Zemmour est le premier, et bien plus que Fillon lui-même, à dire aux catholiques français « je vous ai entendu », qu’il est prêt à faire entendre leur voix dans la sphère publique et politique en tant que partie fondamentale de la nation française. Au fond, Zemmour s’inscrit dans la continuité du gaullisme originel du Général, d’André Malraux et de bien d’autres, et du néo-gaullisme  » souverainiste  » de Philippe de Villiers et de Philippe Seguin, ainsi que de diverses intuitions de Sarkozy, même si ce dernier n’échappe pas à la critique de Zemmour comme étant excessivement « américanisé ».

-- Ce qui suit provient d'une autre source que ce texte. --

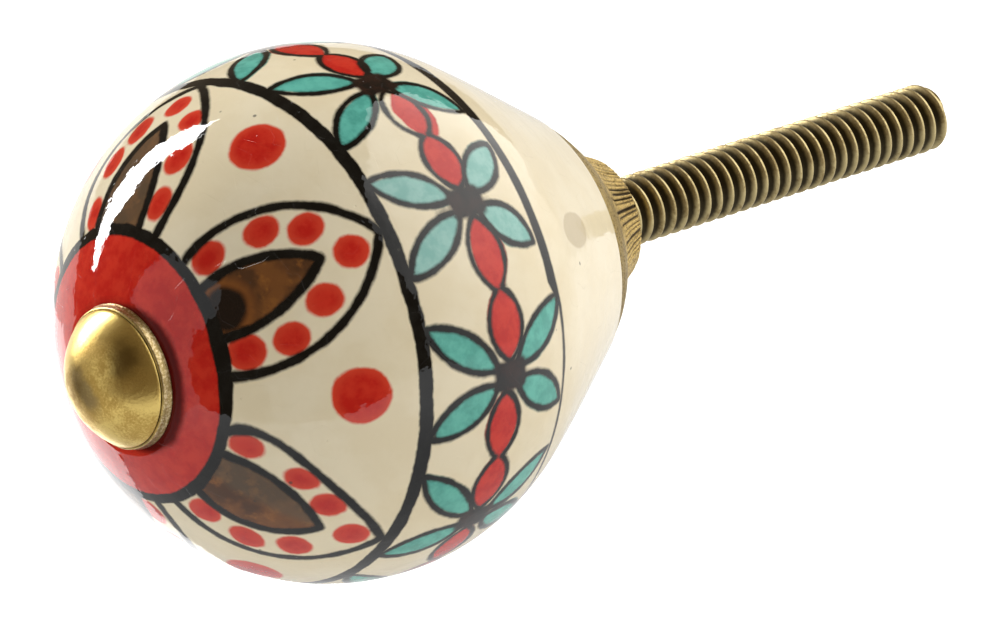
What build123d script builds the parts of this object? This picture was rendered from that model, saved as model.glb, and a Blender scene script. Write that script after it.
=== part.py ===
from build123d import *
import math
import os

# Cabinet knob: a turned, glazed ceramic body clamped between a dome-headed bolt and a cast collar.
# Millimetres. The axis is Y. The front faces -Y and the bolt leaves along +Y.
# The origin is on the axis, in the plane of the hub's end, which meets the drawer front.

# Ceramic body
BODY_DIA = 35.1              # widest circle
FRONT_RADIUS = 18.0          # arc from the front flat to the widest circle
FRONT_FLAT_DIA = 10.4        # flat under the bolt's head
SHOULDER_RADIUS = 15.5       # arc from the widest circle into the back cone
CONE_ANGLE = 32.6            # back cone against the axis, degrees
BACK_DIA = 17.6              # flat back face
BACK_EDGE_RADIUS = 0.3
BODY_BORE_DIA = 5.8

# Cast collar: a dished flange under the ceramic and a fluted hub behind it
HUB_LENGTH = 3.0
HUB_ROOT_DIA = 12.5
HUB_END_DIA = 9.0
HUB_EDGE_RADIUS = 0.35
FLOOR_DEPTH = 2.9            # dish floor in front of the hub's root
RIM_LAP = 0.6                # how far the rim laps over the ceramic's cone, along the axis
RIM_WALL = 0.2
RIM_CLEARANCE = 0.08
FLUTE_COUNT = 48
FLUTE_WIDTH = 0.40
FLUTE_DEPTH = 0.16
FLUTE_MARGIN = 0.25          # plain band left at the hub's root

# Dome-headed bolt
THREAD_DIA = 4.7             # over the crests
THREAD_LENGTH = 31.0         # beyond the mounting face
SHANK_DIA = 4.1              # plain shank inside the knob, at the thread's pitch diameter
RUN_OUT = 0.35               # cone between the shank and the thread
TIP_LENGTH = 0.9
TIP_DIA = 3.5
HEAD_DIA = 9.6
HEAD_RIM = 0.75              # thickness of the rim disc
HEAD_RIM_TAPER = 0.18        # the rim is smaller at its front, on the radius
HEAD_STEP = 0.1              # ledge between the rim and the cap, on the radius
CAP_HEIGHT = 2.6
COLLAR_CLEARANCE = 0.15      # thread to collar bore, on the radius

# Places along the axis, from the mounting face forward
SEAT_Y = -(HUB_LENGTH + FLOOR_DEPTH)
CONE_SLOPE = math.tan(math.radians(CONE_ANGLE))
SHOULDER_DROP = SHOULDER_RADIUS * (1 - math.cos(math.radians(CONE_ANGLE)))
SHOULDER_RUN = SHOULDER_RADIUS * math.sin(math.radians(CONE_ANGLE))
CONE_RUN = ((BODY_DIA - BACK_DIA) / 2 - SHOULDER_DROP) / CONE_SLOPE
WIDEST_Y = SEAT_Y - CONE_RUN - SHOULDER_RUN
FRONT_CENTRE = BODY_DIA / 2 - FRONT_RADIUS
FRONT_ANGLE = math.degrees(math.acos((FRONT_FLAT_DIA / 2 - FRONT_CENTRE) / FRONT_RADIUS))
FRONT_Y = WIDEST_Y - FRONT_RADIUS * math.sin(math.radians(FRONT_ANGLE))


def turned(outline):
    """Close an outline of edges into a face and turn it about the knob's axis."""
    return revolve(make_face(outline), Axis.Y)


def ceramic_body():
    """Ovoid with a flat front, a round shoulder and a conical back, with a plain bore."""
    bore = BODY_BORE_DIA / 2
    front = CenterArc((FRONT_CENTRE, WIDEST_Y), FRONT_RADIUS, -FRONT_ANGLE, FRONT_ANGLE)
    shoulder_centre = (BODY_DIA / 2 - SHOULDER_RADIUS, WIDEST_Y)
    shoulder = CenterArc(shoulder_centre, SHOULDER_RADIUS, 0, CONE_ANGLE)
    back = Polyline(shoulder @ 1, (BACK_DIA / 2, SEAT_Y), (bore, SEAT_Y), (bore, FRONT_Y), front @ 0)
    body = turned(front + shoulder + back)
    back_edge = body.edges().filter_by(GeomType.CIRCLE).filter_by_position(Axis.Y, SEAT_Y, SEAT_Y)
    return fillet(back_edge.sort_by(SortBy.RADIUS)[-1], BACK_EDGE_RADIUS)


def flute_cutter():
    """Prism of triangular section that lies along the hub's side and cuts one groove."""
    root = Vector(HUB_ROOT_DIA / 2, -HUB_LENGTH)
    end = Vector(HUB_END_DIA / 2, 0)
    along = (end - root).normalized()
    side = Plane(origin=root + along * FLUTE_MARGIN, x_dir=(0, 0, 1), z_dir=along)
    corners = [(-FLUTE_WIDTH, FLUTE_DEPTH), (0, -FLUTE_DEPTH), (FLUTE_WIDTH, FLUTE_DEPTH)]
    section = Polygon(*corners, align=None)
    return extrude(side * section, (end - root).length)


def back_collar():
    """Dished flange that cups the ceramic's back, with a tapered, fluted hub and a bore."""
    bore = THREAD_DIA / 2 + COLLAR_CLEARANCE
    across = RIM_CLEARANCE / math.cos(math.radians(CONE_ANGLE))
    floor_radius = BACK_DIA / 2 + across
    lip_y = SEAT_Y - RIM_LAP
    lip_radius = floor_radius + RIM_LAP * CONE_SLOPE
    rim_radius = lip_radius + RIM_WALL * math.cos(math.radians(CONE_ANGLE))
    rim_y = lip_y + RIM_WALL * math.sin(math.radians(CONE_ANGLE))
    section = Polyline(
        (bore, 0),
        (HUB_END_DIA / 2, 0),
        (HUB_ROOT_DIA / 2, -HUB_LENGTH),
        (rim_radius, rim_y),
        (lip_radius, lip_y),
        (floor_radius, SEAT_Y),
        (bore, SEAT_Y),
        (bore, 0),
    )
    collar = turned(section)
    hub_edge = collar.edges().filter_by(GeomType.CIRCLE).filter_by_position(Axis.Y, 0, 0)
    collar = fillet(hub_edge.sort_by(SortBy.RADIUS)[-1], HUB_EDGE_RADIUS)
    cutter = flute_cutter()
    flutes = [cutter.rotate(Axis.Y, 360 / FLUTE_COUNT * i) for i in range(FLUTE_COUNT)]
    return collar.cut(*flutes)


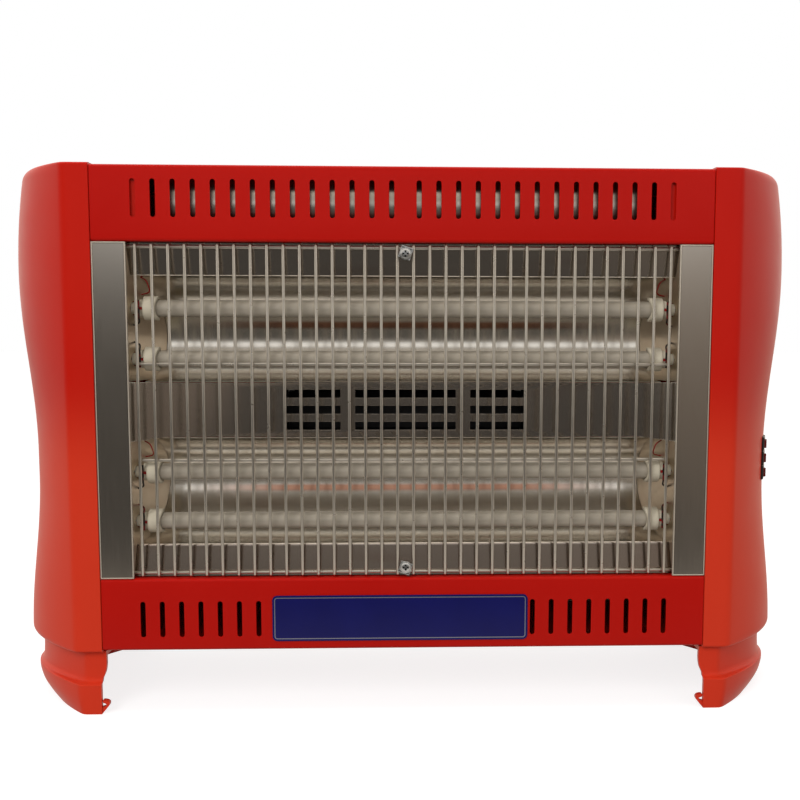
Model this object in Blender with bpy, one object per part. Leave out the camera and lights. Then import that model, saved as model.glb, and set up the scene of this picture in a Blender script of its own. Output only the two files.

Rien à voir avec l’extrême-droite ou le racisme, comme l’écrivent les grands médias, et comme le prétendent les politiciens de gauche et ceux de la « gauche de droite », c’est-à-dire beaucoup de représentants du PPE. D’ailleurs, aujourd’hui, De Gaulle, Malraux, Pompidou seraient considérés comme d’extrême droite. Alors que le pays français réel est devenu de plus en plus conservateur, le pays légal et le pays médiatique se sont déplacés à gauche. Et pour des journaux comme Le Nouvel Observateur, Libération ou Le Monde, être croyant (dans le christianisme, bien sûr, pas l’islam) est désormais considéré comme une chose infamante, dont il faut avoir honte, tandis que les églises et les édifices religieux catholiques tombent en ruines ou sont incendiés par des « mains mystérieuses ».

Peut-être que Zemmour n’ira pas loin, peut-être même qu’il ne se présentera pas aux élections : mais à partir d’aujourd’hui, les catholiques français ont un espoir de plus.